>> BEGIN
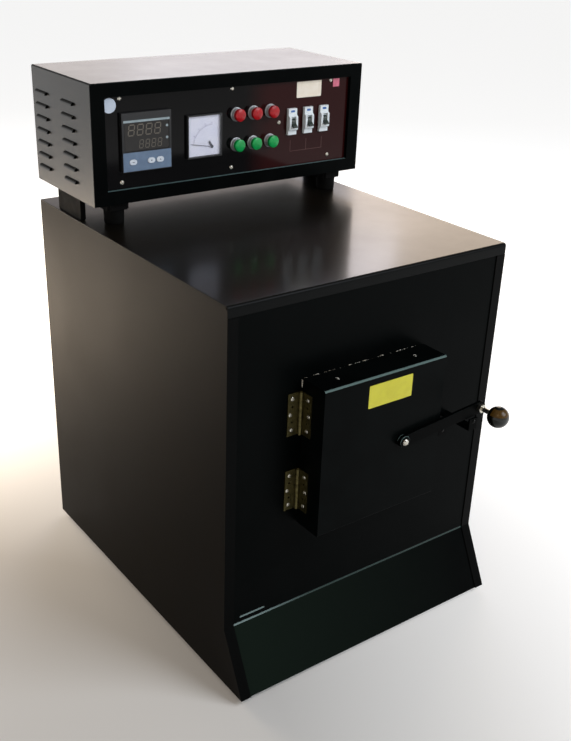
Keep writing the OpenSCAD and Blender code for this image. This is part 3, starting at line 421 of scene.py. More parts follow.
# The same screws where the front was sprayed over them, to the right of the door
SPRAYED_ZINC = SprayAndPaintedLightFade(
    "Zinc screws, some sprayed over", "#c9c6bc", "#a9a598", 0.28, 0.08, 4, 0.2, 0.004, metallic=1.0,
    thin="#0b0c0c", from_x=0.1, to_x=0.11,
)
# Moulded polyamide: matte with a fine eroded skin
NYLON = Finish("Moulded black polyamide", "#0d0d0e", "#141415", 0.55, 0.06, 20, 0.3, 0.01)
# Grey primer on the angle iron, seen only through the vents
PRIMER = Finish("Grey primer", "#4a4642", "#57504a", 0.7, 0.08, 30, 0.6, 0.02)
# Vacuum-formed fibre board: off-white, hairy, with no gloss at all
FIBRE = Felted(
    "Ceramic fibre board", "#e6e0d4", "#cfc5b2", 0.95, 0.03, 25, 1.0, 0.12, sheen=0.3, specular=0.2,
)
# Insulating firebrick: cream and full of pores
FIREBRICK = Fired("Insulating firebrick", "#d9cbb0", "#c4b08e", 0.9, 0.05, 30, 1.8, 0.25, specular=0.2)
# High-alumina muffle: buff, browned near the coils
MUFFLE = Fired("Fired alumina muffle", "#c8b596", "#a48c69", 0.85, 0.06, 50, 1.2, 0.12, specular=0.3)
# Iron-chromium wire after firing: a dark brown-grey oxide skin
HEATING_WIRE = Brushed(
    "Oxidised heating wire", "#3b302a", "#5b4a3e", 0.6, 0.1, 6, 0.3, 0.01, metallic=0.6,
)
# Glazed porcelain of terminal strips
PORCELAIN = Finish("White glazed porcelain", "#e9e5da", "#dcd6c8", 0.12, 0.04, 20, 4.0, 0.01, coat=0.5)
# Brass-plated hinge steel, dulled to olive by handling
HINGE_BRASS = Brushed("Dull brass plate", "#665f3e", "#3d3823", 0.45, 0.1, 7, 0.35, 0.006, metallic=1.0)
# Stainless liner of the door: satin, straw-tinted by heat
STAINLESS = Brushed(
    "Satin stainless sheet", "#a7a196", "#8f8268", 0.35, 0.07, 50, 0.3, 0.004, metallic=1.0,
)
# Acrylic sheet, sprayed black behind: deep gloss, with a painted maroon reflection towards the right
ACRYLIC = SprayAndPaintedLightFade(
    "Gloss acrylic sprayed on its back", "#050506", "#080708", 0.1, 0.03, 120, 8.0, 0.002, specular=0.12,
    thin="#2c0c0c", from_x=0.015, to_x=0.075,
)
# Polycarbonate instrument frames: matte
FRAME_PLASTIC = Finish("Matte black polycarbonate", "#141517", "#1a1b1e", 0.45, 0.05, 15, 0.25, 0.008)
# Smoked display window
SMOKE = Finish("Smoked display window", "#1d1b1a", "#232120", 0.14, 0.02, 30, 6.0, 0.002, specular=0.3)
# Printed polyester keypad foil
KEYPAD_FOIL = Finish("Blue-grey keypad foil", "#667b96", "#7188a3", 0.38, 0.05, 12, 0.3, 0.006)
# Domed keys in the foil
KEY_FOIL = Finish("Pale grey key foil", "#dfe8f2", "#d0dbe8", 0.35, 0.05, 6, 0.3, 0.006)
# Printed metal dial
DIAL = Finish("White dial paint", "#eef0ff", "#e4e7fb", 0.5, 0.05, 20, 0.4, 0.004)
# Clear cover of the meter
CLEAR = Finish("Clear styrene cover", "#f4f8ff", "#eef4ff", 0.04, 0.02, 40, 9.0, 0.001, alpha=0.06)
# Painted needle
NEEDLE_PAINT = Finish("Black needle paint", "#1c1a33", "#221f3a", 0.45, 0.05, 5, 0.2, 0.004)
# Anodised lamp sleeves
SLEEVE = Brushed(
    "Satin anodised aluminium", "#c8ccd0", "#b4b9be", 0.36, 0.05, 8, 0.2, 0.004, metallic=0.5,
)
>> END
Aim of the exercise =>
Please set down the whole listing above without altering a single line.

Solution =>
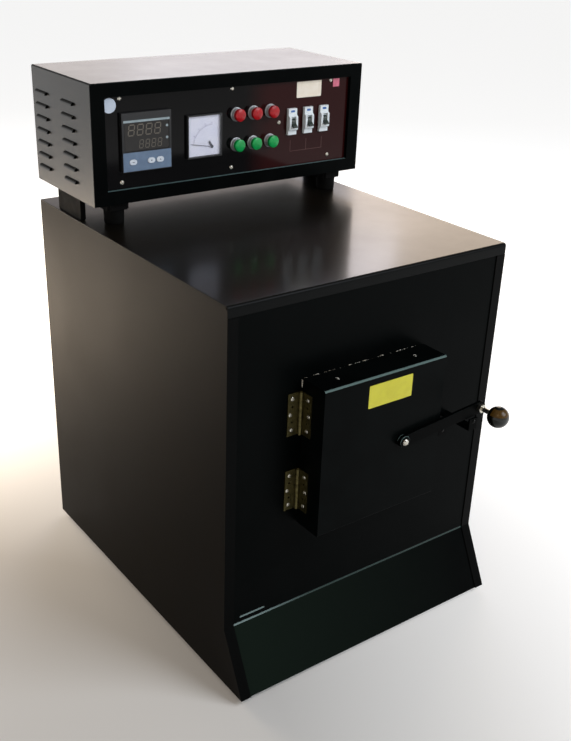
Keep writing the OpenSCAD and Blender code for this image. This is part 3, starting at line 421 of scene.py. More parts follow.
# The same screws where the front was sprayed over them, to the right of the door
SPRAYED_ZINC = SprayAndPaintedLightFade(
    "Zinc screws, some sprayed over", "#c9c6bc", "#a9a598", 0.28, 0.08, 4, 0.2, 0.004, metallic=1.0,
    thin="#0b0c0c", from_x=0.1, to_x=0.11,
)
# Moulded polyamide: matte with a fine eroded skin
NYLON = Finish("Moulded black polyamide", "#0d0d0e", "#141415", 0.55, 0.06, 20, 0.3, 0.01)
# Grey primer on the angle iron, seen only through the vents
PRIMER = Finish("Grey primer", "#4a4642", "#57504a", 0.7, 0.08, 30, 0.6, 0.02)
# Vacuum-formed fibre board: off-white, hairy, with no gloss at all
FIBRE = Felted(
    "Ceramic fibre board", "#e6e0d4", "#cfc5b2", 0.95, 0.03, 25, 1.0, 0.12, sheen=0.3, specular=0.2,
)
# Insulating firebrick: cream and full of pores
FIREBRICK = Fired("Insulating firebrick", "#d9cbb0", "#c4b08e", 0.9, 0.05, 30, 1.8, 0.25, specular=0.2)
# High-alumina muffle: buff, browned near the coils
MUFFLE = Fired("Fired alumina muffle", "#c8b596", "#a48c69", 0.85, 0.06, 50, 1.2, 0.12, specular=0.3)
# Iron-chromium wire after firing: a dark brown-grey oxide skin
HEATING_WIRE = Brushed(
    "Oxidised heating wire", "#3b302a", "#5b4a3e", 0.6, 0.1, 6, 0.3, 0.01, metallic=0.6,
)
# Glazed porcelain of terminal strips
PORCELAIN = Finish("White glazed porcelain", "#e9e5da", "#dcd6c8", 0.12, 0.04, 20, 4.0, 0.01, coat=0.5)
# Brass-plated hinge steel, dulled to olive by handling
HINGE_BRASS = Brushed("Dull brass plate", "#665f3e", "#3d3823", 0.45, 0.1, 7, 0.35, 0.006, metallic=1.0)
# Stainless liner of the door: satin, straw-tinted by heat
STAINLESS = Brushed(
    "Satin stainless sheet", "#a7a196", "#8f8268", 0.35, 0.07, 50, 0.3, 0.004, metallic=1.0,
)
# Acrylic sheet, sprayed black behind: deep gloss, with a painted maroon reflection towards the right
ACRYLIC = SprayAndPaintedLightFade(
    "Gloss acrylic sprayed on its back", "#050506", "#080708", 0.1, 0.03, 120, 8.0, 0.002, specular=0.12,
    thin="#2c0c0c", from_x=0.015, to_x=0.075,
)
# Polycarbonate instrument frames: matte
FRAME_PLASTIC = Finish("Matte black polycarbonate", "#141517", "#1a1b1e", 0.45, 0.05, 15, 0.25, 0.008)
# Smoked display window
SMOKE = Finish("Smoked display window", "#1d1b1a", "#232120", 0.14, 0.02, 30, 6.0, 0.002, specular=0.3)
# Printed polyester keypad foil
KEYPAD_FOIL = Finish("Blue-grey keypad foil", "#667b96", "#7188a3", 0.38, 0.05, 12, 0.3, 0.006)
# Domed keys in the foil
KEY_FOIL = Finish("Pale grey key foil", "#dfe8f2", "#d0dbe8", 0.35, 0.05, 6, 0.3, 0.006)
# Printed metal dial
DIAL = Finish("White dial paint", "#eef0ff", "#e4e7fb", 0.5, 0.05, 20, 0.4, 0.004)
# Clear cover of the meter
CLEAR = Finish("Clear styrene cover", "#f4f8ff", "#eef4ff", 0.04, 0.02, 40, 9.0, 0.001, alpha=0.06)
# Painted needle
NEEDLE_PAINT = Finish("Black needle paint", "#1c1a33", "#221f3a", 0.45, 0.05, 5, 0.2, 0.004)
# Anodised lamp sleeves
SLEEVE = Brushed(
    "Satin anodised aluminium", "#c8ccd0", "#b4b9be", 0.36, 0.05, 8, 0.2, 0.004, metallic=0.5,
)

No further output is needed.